Mark Waters es uno de tantos directores norteamericanos a quienes, a veces en forma peyorativa, se suele caracterizar bajo la designación de artesanos. Su octavo largometraje está en la misma línea de varias de sus películas precedentes: “Un viernes de locos”, “Las crónicas de Spiderwick” o la inmediatamente anterior “Los fantasmas de mi ex”. Se trata en todos los casos de comedias amables, calificativo también aplicable a “Los pingüinos de papá”, aunque en este caso los resultados sean un poco más destacables. Quizás pueda atribuirse esta mejoría al libro en que está basado, “Mr. Popper’s Penguins”, un clásico escrito en 1938 por Richard y Florence Atwater y que nunca fue llevado a la pantalla. O también a la elección de actores, particularmente dos de ellos.
Jim Carrey es Mr. Popper, un exitoso y creativo ejecutivo, quien vive separado de esposa (Carla Gugino) e hijos en una lujosa mansión de Nueva York. Su hija mayor (Madeline Carroll) particularmente no le guarda afecto al sentir que el padre privilegió el trabajo, descuidando la atención de su familia. Hay también referencias al padre ya fallecido de Popper, que se las pasaba viajando y comunicándose por radio desde lejanas latitudes.
Justamente cuando se inicia el film, Popper recibe un regalo póstumo de su progenitor que no es ni más ni menos que el que da título a la obra. Pero en verdad no serán uno sino seis los pingüinos que llegan por correo al departamento y que protagonizarán una serie de divertidas situaciones. Quien más gozará de la visita de las mascotas será el hijo menor de Popper, cuando su padre transforme el piso en que vive en un verdadero hábitat con nieve incluida.

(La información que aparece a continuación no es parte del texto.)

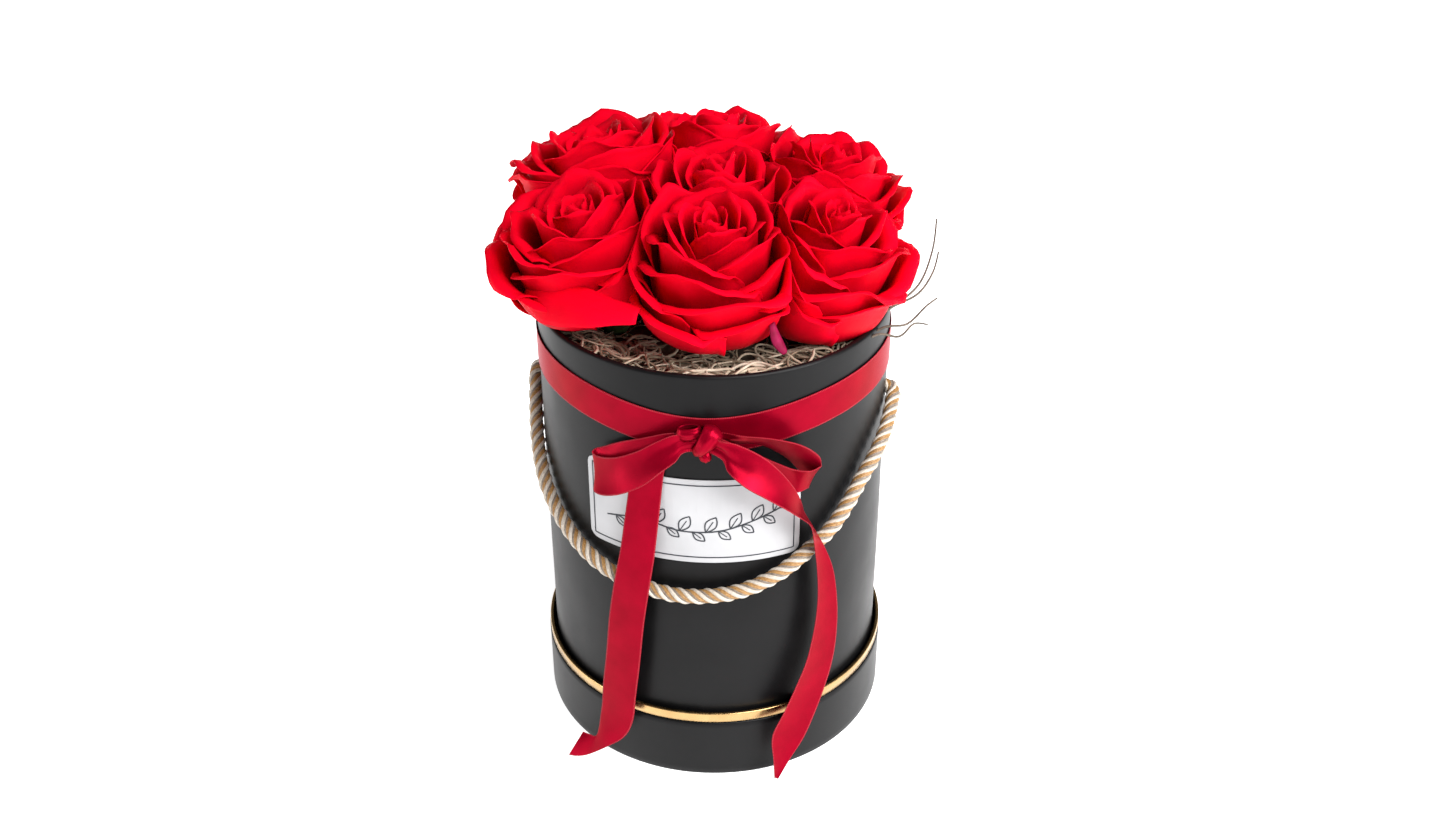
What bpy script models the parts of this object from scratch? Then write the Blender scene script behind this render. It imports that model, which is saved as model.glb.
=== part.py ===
"""Flower box: seven roses on moss in a round black hat box that stands in its own upturned lid.

The origin is the centre of the lid's underside, +Z is up and the label faces -Y. Places round the
box are given as (angle, radius, height): degrees from the front (-Y) towards +X, and millimetres.
"""

import math

import bmesh
import bpy
from mathutils import Vector

MM = 0.001
GAP = 0.3  # clearance between touching pieces
SIDES = 72  # facets round the box and the lid
CURVE_SAMPLES = 8  # steps between two places of the rope's route
BALL_SEGMENTS = 14  # round a knot
BALL_RINGS = 8  # up a knot
MERGE = 0.00001  # metres
SHARP_ANGLE = 35  # degrees

# Box and lid
BOX_RADIUS = 75.0
BOX_WALL = 2.8
BOX_TOP = 205.4
LID_RADIUS = 78.3
LID_WALL = 2.1
LID_BOARD = 2.5
LID_WALL_TOP = 30.2
GOLD_RADIUS = 78.0
GOLD_WALL = 1.7
GOLD_TOP = 35.3
FLOOR_BOARD = 2.5
EDGE_ROUND = 0.8

# Label
LABEL_WIDTH = 88.0  # straight across, 94 round the curve
LABEL_HEIGHT = 41.0
LABEL_MIDDLE = 137.0
LABEL_CORNER = 3.5
LABEL_THICKNESS = 0.35
LABEL_CORNER_STEPS = 4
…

Una subtrama importante, relacionada con el trabajo del insólito personaje central, será la tarea que le imponen sus jefes de lograr cerrar la compra de un famoso restaurant neoyorquino. Lo que ignora su dueña es que el plan consiste en tirarlo abajo y transformarlo en propiedad horizontal. Y aquí aparece el “plus” prometido para los cinéfilos, dado que quien interpreta a la posible vendedora es una dama inglesa de 85 años en plena forma. Algunos la recordarán por “Travesuras de una bruja”, pero si uno revisa su abundante filmografía se encuentra con la sorpresa de que su debut en 1944 la encuentra en roles no tan secundarios en dos films antológicos. Angela Lansbury debutó junto a Ingrid Bergman, Charles Boyer y Joseph Cotten en “La luz que agoniza” (“Gaslight”) del gran George Cukor. Y como si fuera poco ese mismo año acompañó a la recientemente fallecida Elizabeth Taylor y a Mickey Rooney (que le lleva cinco años con 90 cumplidos) en “Fuego de juventud” (“National Velvet”) de otro grande, Clarence Brown. La sola posibilidad de ver a la veterana actriz justifica esta película que en ningún momento aburre logrando además que los pingüinos, tanto los amaestrados como los digitales, sean otro de los atractivos de esta agradable comedia. Lástima que esté doblada al castellano.